- _Supplied material_
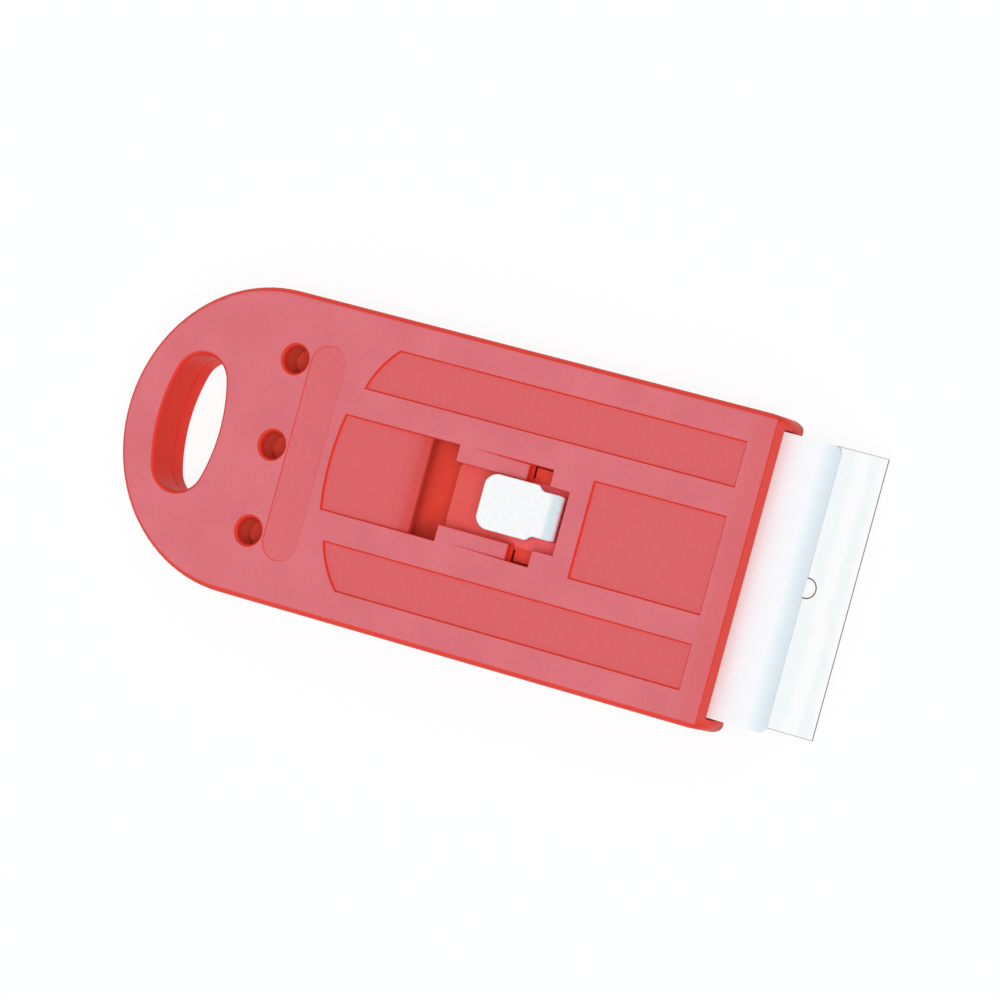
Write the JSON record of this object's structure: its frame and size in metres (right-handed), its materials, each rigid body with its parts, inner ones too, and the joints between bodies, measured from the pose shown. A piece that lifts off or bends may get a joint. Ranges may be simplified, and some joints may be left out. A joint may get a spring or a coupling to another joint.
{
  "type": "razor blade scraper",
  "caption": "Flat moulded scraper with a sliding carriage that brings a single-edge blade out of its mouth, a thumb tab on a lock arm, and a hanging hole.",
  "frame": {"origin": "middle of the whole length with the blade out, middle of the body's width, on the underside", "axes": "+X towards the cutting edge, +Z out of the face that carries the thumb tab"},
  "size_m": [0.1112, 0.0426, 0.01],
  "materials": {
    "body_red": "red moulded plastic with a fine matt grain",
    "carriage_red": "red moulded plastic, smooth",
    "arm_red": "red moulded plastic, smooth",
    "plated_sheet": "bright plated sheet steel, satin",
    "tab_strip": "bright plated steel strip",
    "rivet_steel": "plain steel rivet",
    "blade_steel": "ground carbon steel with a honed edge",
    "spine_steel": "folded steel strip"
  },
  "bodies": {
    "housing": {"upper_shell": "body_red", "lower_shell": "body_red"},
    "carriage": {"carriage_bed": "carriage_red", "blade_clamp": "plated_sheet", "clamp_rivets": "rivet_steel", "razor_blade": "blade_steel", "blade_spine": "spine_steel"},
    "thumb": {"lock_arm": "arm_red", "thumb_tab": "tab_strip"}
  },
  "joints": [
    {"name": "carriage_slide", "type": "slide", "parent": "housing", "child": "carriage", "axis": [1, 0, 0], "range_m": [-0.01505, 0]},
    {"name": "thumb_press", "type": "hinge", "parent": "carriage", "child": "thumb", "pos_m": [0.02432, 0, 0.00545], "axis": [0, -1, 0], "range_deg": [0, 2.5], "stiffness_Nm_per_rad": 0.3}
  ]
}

- _Goal of the exercise_
State the number of lines in the data that include the string "joints", and add nothing else.

- _Exercise solution_
2